▸ What is expected: Repeat each line exactly as it is written.

▸ Data supplied:
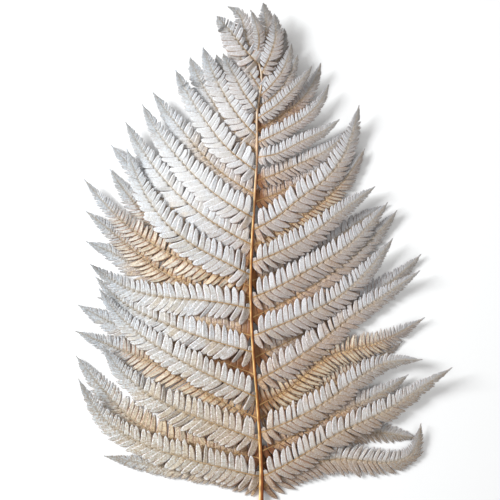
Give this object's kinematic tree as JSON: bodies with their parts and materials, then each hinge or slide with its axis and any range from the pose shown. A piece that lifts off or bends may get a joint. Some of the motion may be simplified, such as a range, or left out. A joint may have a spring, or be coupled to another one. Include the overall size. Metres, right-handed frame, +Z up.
{
  "type": "preserved fern leaf",
  "caption": "Bleached, dried fern frond for arrangements: a bare stalk that runs on as the midrib, feathery leaflets along both sides, and a small curled tip. It lies flat.",
  "frame": {"origin": "on the surface the frond lies on, under the middle of its outline", "axes": "+Z up out of the frond's upper face, +Y along the midrib from the cut stalk to the tip, +X to the frond's right seen from above with the tip up"},
  "size_m": [0.3718, 0.5493, 0.0302],
  "materials": {
    "stem": "dry plant stalk, caramel to red-brown, satin",
    "blade": "bleached dry leaf, cream with tan veins, matt"
  },
  "bodies": {
    "root": {"stalk_and_midrib": "stem", "pinna_left_01": "blade", "pinna_left_02": "blade", "pinna_left_03": "blade", "pinna_left_04": "blade", "pinna_left_05": "blade", "pinna_left_06": "blade", "pinna_left_07": "blade", "pinna_left_08": "blade", "pinna_left_09": "blade", "pinna_left_10": "blade", "pinna_left_11": "blade", "pinna_left_12": "blade", "pinna_left_13": "blade", "pinna_left_14": "blade", "pinna_left_15": "blade", "pinna_left_16": "blade", "pinna_left_17": "blade", "pinna_left_18": "blade", "pinna_left_19": "blade", "pinna_left_20": "blade", "pinna_left_21": "blade", "pinna_left_22": "blade", "pinna_left_23": "blade", "pinna_left_24": "blade", "pinna_left_25": "blade", "pinna_left_26": "blade", "pinna_left_27": "blade", "pinna_left_28": "blade", "pinna_right_01": "blade", "pinna_right_02": "blade", "pinna_right_03": "blade", "pinna_right_04": "blade", "pinna_right_05": "blade", "pinna_right_06": "blade", "pinna_right_07": "blade", "pinna_right_08": "blade", "pinna_right_09": "blade", "pinna_right_10": "blade", "pinna_right_11": "blade", "pinna_right_12": "blade", "pinna_right_13": "blade", "pinna_right_14": "blade", "pinna_right_15": "blade", "pinna_right_16": "blade", "pinna_right_17": "blade", "pinna_right_18": "blade", "pinna_right_19": "blade", "pinna_right_20": "blade", "pinna_right_21": "blade", "pinna_right_22": "blade", "pinna_right_23": "blade", "pinna_right_24": "blade", "pinna_right_25": "blade", "pinna_right_26": "blade", "pinna_right_27": "blade", "pinna_right_28": "blade", "tip_lobe": "blade"}
  },
  "joints": []
}
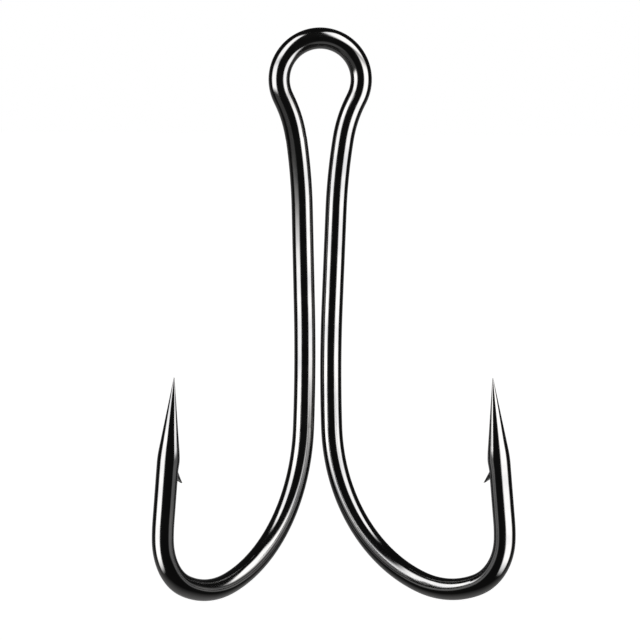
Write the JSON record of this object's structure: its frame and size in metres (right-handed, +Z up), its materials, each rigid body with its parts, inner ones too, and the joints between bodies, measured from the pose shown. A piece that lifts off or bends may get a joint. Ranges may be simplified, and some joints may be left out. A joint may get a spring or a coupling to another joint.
{
  "type": "double fishing hook",
  "caption": "Double-pointed fishing hook bent from a single round wire, with a closed eye, close-set shanks and deep forward-set bends that end in barbed points.",
  "frame": {"origin": "centre of the eye", "axes": "+Z up the shanks to the top of the eye, +Y along the eye's hole towards the back, so that the points stand out on the -Y side, and +X to the right-hand hook"},
  "size_m": [0.0332, 0.0169, 0.0524],
  "materials": {
    "black_nickel_wire": "polished"
  },
  "bodies": {
    "root": {"eye": "black_nickel_wire", "left_shank": "black_nickel_wire", "right_shank": "black_nickel_wire", "left_bend": "black_nickel_wire", "right_bend": "black_nickel_wire", "left_point": "black_nickel_wire", "right_point": "black_nickel_wire"}
  },
  "joints": []
}
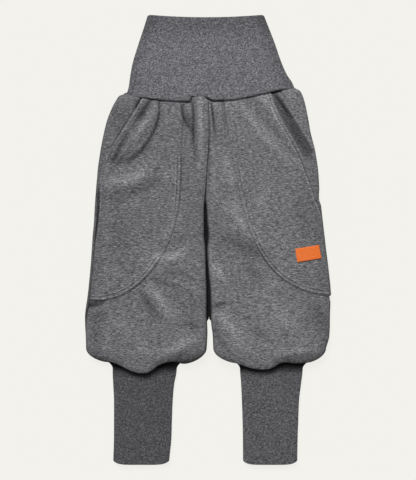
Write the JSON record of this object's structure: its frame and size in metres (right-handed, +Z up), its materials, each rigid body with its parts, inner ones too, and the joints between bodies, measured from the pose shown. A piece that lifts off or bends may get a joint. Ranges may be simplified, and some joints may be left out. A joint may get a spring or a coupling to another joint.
{
  "type": "joggers",
  "caption": "Child's grey melange joggers laid flat: tall doubled rib waistband, roomy gathered legs, pouch pockets with slanted mouths, long rib cuffs and a bare leather label",
  "frame": {"origin": "middle of the outline as seen from above, on the surface that the joggers lie on", "axes": "+Y runs up the garment to the waist, +X runs to the wearer's left, +Z runs up from the surface through the fronts"},
  "size_m": [0.3099, 0.5668, 0.0191],
  "materials": {
    "sweat_cloth": "mid-grey melange sweat cloth, fine horizontal streaks, matt",
    "rib_knit": "mid-grey melange fine rib knit, matt",
    "cuff_knit": "darker grey melange fine rib knit, matt",
    "label_leather": "orange imitation leather, bare, slightly satin"
  },
  "bodies": {
    "root": {"waistband": "rib_knit", "front_right": "sweat_cloth", "front_left": "sweat_cloth", "back_right": "sweat_cloth", "back_left": "sweat_cloth", "pocket_right": "sweat_cloth", "pocket_left": "sweat_cloth", "cuff_right": "cuff_knit", "cuff_left": "cuff_knit", "label": "label_leather"}
  },
  "joints": []
}
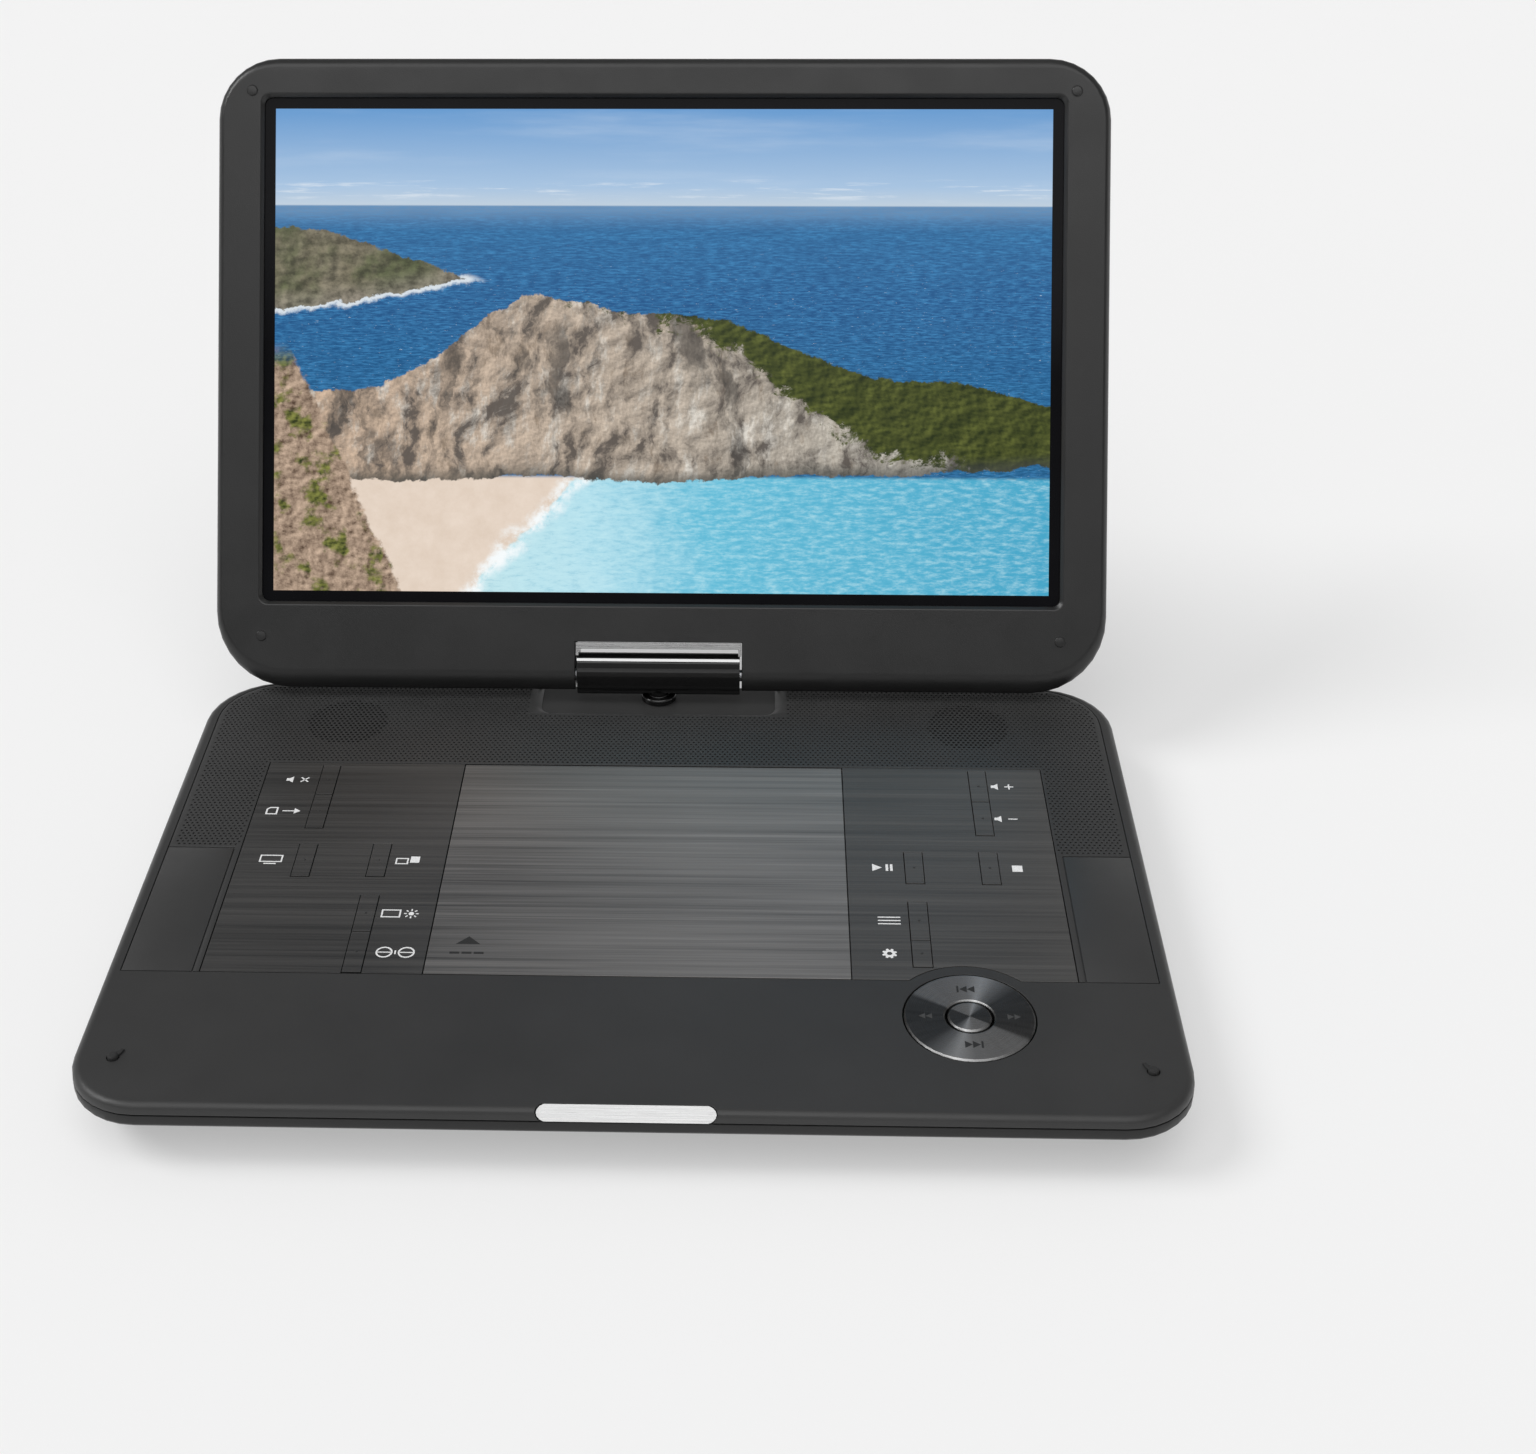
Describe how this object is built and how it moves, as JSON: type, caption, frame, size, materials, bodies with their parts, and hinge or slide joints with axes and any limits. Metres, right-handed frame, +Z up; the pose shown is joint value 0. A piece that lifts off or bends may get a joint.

▸ Written answer:
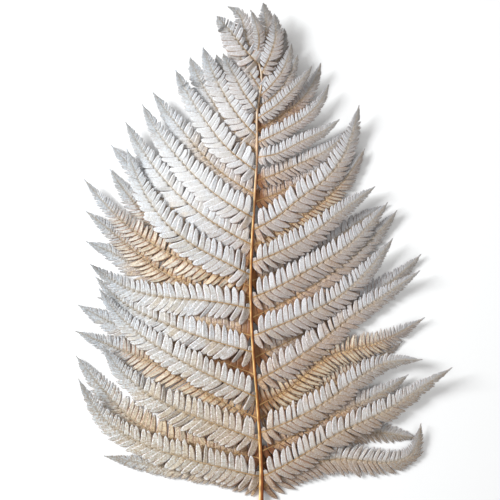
Give this object's kinematic tree as JSON: bodies with their parts and materials, then each hinge or slide with its axis and any range from the pose shown. A piece that lifts off or bends may get a joint. Some of the motion may be simplified, such as a range, or left out. A joint may have a spring, or be coupled to another one. Include the overall size. Metres, right-handed frame, +Z up.
{
  "type": "preserved fern leaf",
  "caption": "Bleached, dried fern frond for arrangements: a bare stalk that runs on as the midrib, feathery leaflets along both sides, and a small curled tip. It lies flat.",
  "frame": {"origin": "on the surface the frond lies on, under the middle of its outline", "axes": "+Z up out of the frond's upper face, +Y along the midrib from the cut stalk to the tip, +X to the frond's right seen from above with the tip up"},
  "size_m": [0.3718, 0.5493, 0.0302],
  "materials": {
    "stem": "dry plant stalk, caramel to red-brown, satin",
    "blade": "bleached dry leaf, cream with tan veins, matt"
  },
  "bodies": {
    "root": {"stalk_and_midrib": "stem", "pinna_left_01": "blade", "pinna_left_02": "blade", "pinna_left_03": "blade", "pinna_left_04": "blade", "pinna_left_05": "blade", "pinna_left_06": "blade", "pinna_left_07": "blade", "pinna_left_08": "blade", "pinna_left_09": "blade", "pinna_left_10": "blade", "pinna_left_11": "blade", "pinna_left_12": "blade", "pinna_left_13": "blade", "pinna_left_14": "blade", "pinna_left_15": "blade", "pinna_left_16": "blade", "pinna_left_17": "blade", "pinna_left_18": "blade", "pinna_left_19": "blade", "pinna_left_20": "blade", "pinna_left_21": "blade", "pinna_left_22": "blade", "pinna_left_23": "blade", "pinna_left_24": "blade", "pinna_left_25": "blade", "pinna_left_26": "blade", "pinna_left_27": "blade", "pinna_left_28": "blade", "pinna_right_01": "blade", "pinna_right_02": "blade", "pinna_right_03": "blade", "pinna_right_04": "blade", "pinna_right_05": "blade", "pinna_right_06": "blade", "pinna_right_07": "blade", "pinna_right_08": "blade", "pinna_right_09": "blade", "pinna_right_10": "blade", "pinna_right_11": "blade", "pinna_right_12": "blade", "pinna_right_13": "blade", "pinna_right_14": "blade", "pinna_right_15": "blade", "pinna_right_16": "blade", "pinna_right_17": "blade", "pinna_right_18": "blade", "pinna_right_19": "blade", "pinna_right_20": "blade", "pinna_right_21": "blade", "pinna_right_22": "blade", "pinna_right_23": "blade", "pinna_right_24": "blade", "pinna_right_25": "blade", "pinna_right_26": "blade", "pinna_right_27": "blade", "pinna_right_28": "blade", "tip_lobe": "blade"}
  },
  "joints": []
}
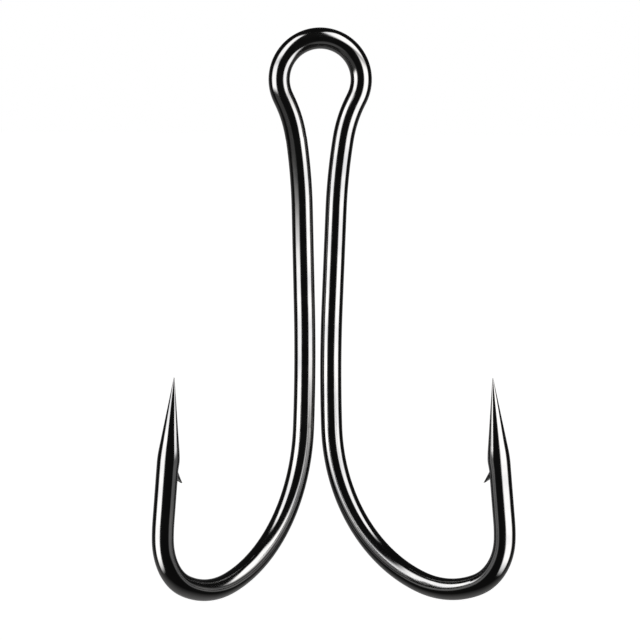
Write the JSON record of this object's structure: its frame and size in metres (right-handed, +Z up), its materials, each rigid body with its parts, inner ones too, and the joints between bodies, measured from the pose shown. A piece that lifts off or bends may get a joint. Ranges may be simplified, and some joints may be left out. A joint may get a spring or a coupling to another joint.
{
  "type": "double fishing hook",
  "caption": "Double-pointed fishing hook bent from a single round wire, with a closed eye, close-set shanks and deep forward-set bends that end in barbed points.",
  "frame": {"origin": "centre of the eye", "axes": "+Z up the shanks to the top of the eye, +Y along the eye's hole towards the back, so that the points stand out on the -Y side, and +X to the right-hand hook"},
  "size_m": [0.0332, 0.0169, 0.0524],
  "materials": {
    "black_nickel_wire": "polished"
  },
  "bodies": {
    "root": {"eye": "black_nickel_wire", "left_shank": "black_nickel_wire", "right_shank": "black_nickel_wire", "left_bend": "black_nickel_wire", "right_bend": "black_nickel_wire", "left_point": "black_nickel_wire", "right_point": "black_nickel_wire"}
  },
  "joints": []
}
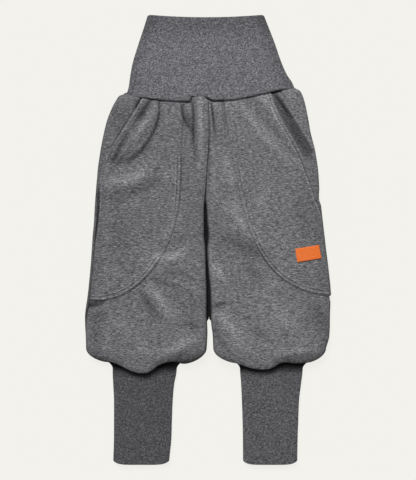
Write the JSON record of this object's structure: its frame and size in metres (right-handed, +Z up), its materials, each rigid body with its parts, inner ones too, and the joints between bodies, measured from the pose shown. A piece that lifts off or bends may get a joint. Ranges may be simplified, and some joints may be left out. A joint may get a spring or a coupling to another joint.
{
  "type": "joggers",
  "caption": "Child's grey melange joggers laid flat: tall doubled rib waistband, roomy gathered legs, pouch pockets with slanted mouths, long rib cuffs and a bare leather label",
  "frame": {"origin": "middle of the outline as seen from above, on the surface that the joggers lie on", "axes": "+Y runs up the garment to the waist, +X runs to the wearer's left, +Z runs up from the surface through the fronts"},
  "size_m": [0.3099, 0.5668, 0.0191],
  "materials": {
    "sweat_cloth": "mid-grey melange sweat cloth, fine horizontal streaks, matt",
    "rib_knit": "mid-grey melange fine rib knit, matt",
    "cuff_knit": "darker grey melange fine rib knit, matt",
    "label_leather": "orange imitation leather, bare, slightly satin"
  },
  "bodies": {
    "root": {"waistband": "rib_knit", "front_right": "sweat_cloth", "front_left": "sweat_cloth", "back_right": "sweat_cloth", "back_left": "sweat_cloth", "pocket_right": "sweat_cloth", "pocket_left": "sweat_cloth", "cuff_right": "cuff_knit", "cuff_left": "cuff_knit", "label": "label_leather"}
  },
  "joints": []
}
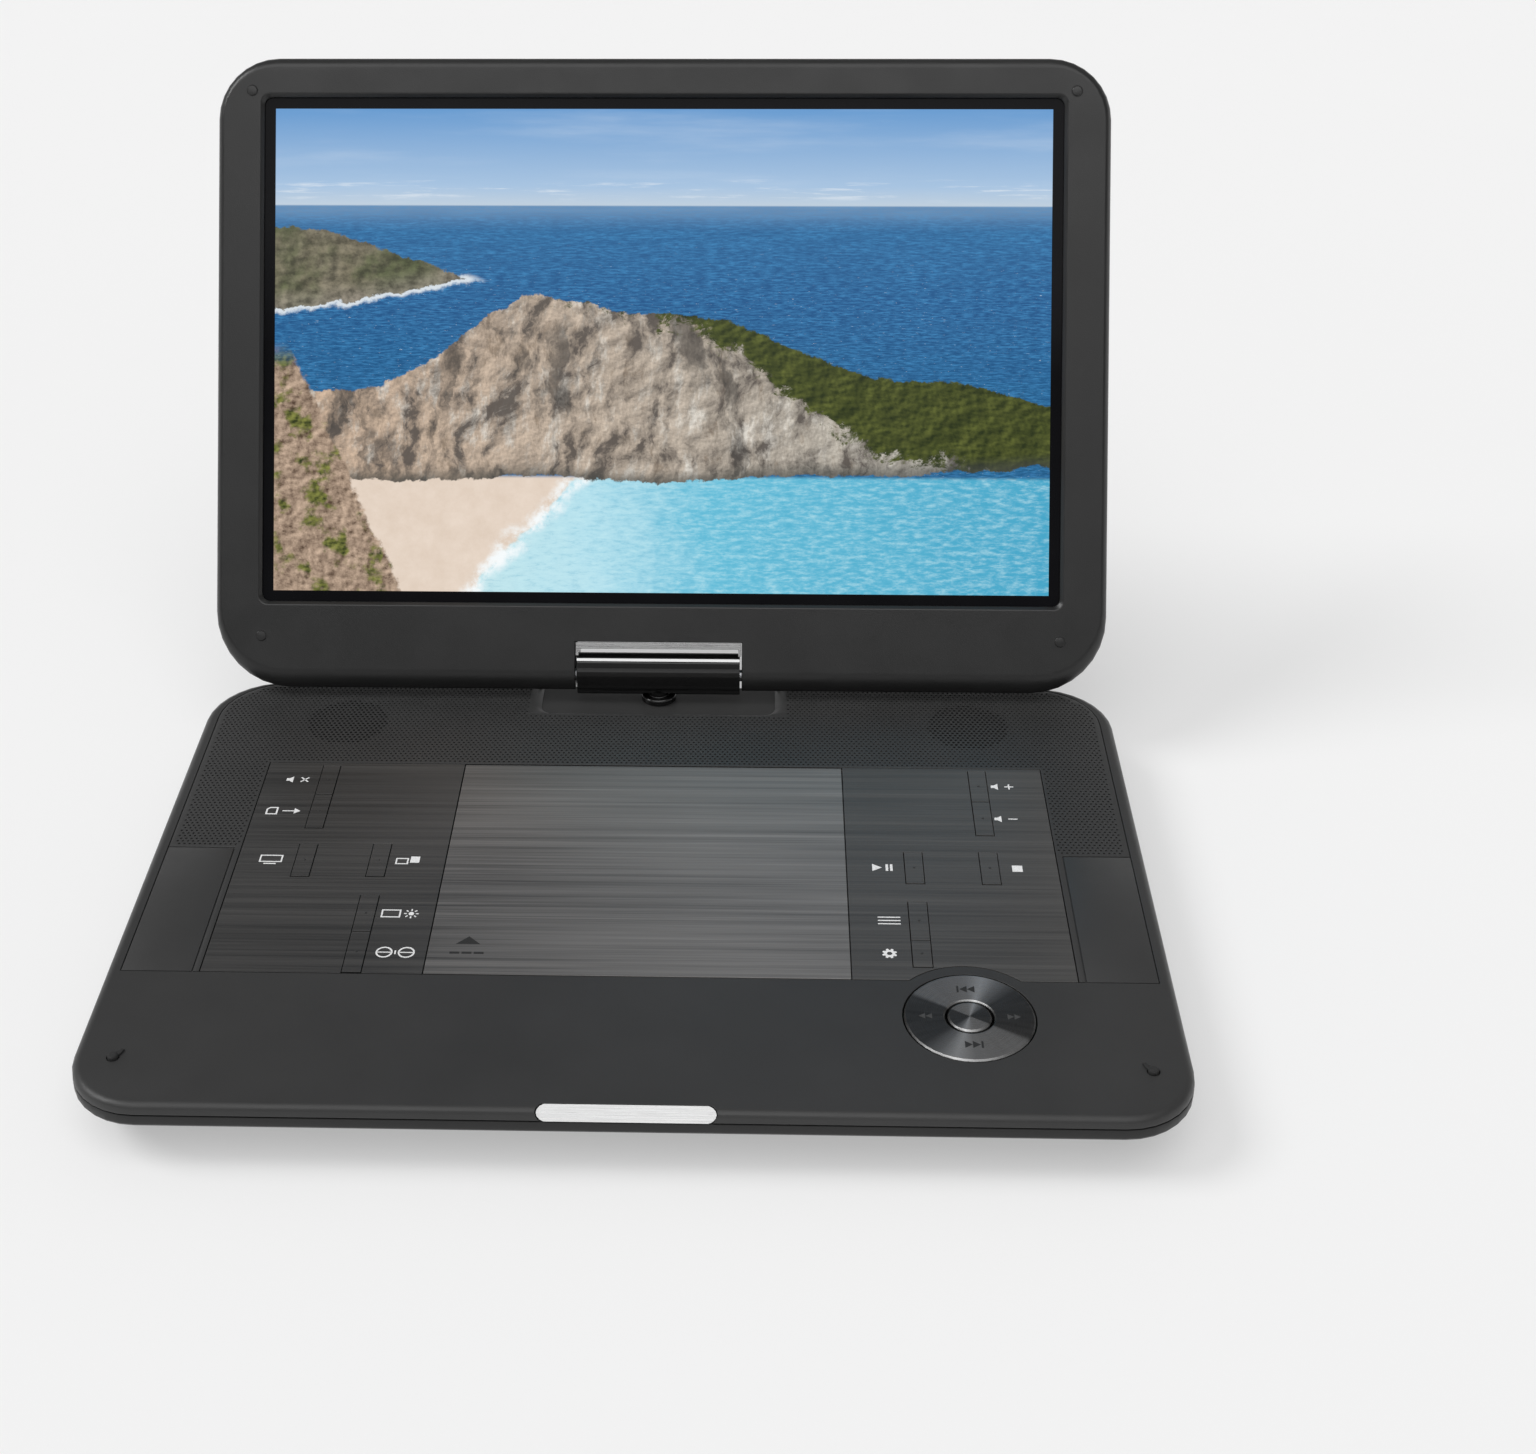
Describe how this object is built and how it moves, as JSON: type, caption, frame, size, materials, bodies with their parts, and hinge or slide joints with axes and any limits. Metres, right-handed frame, +Z up; the pose shown is joint value 0. A piece that lifts off or bends may get a joint.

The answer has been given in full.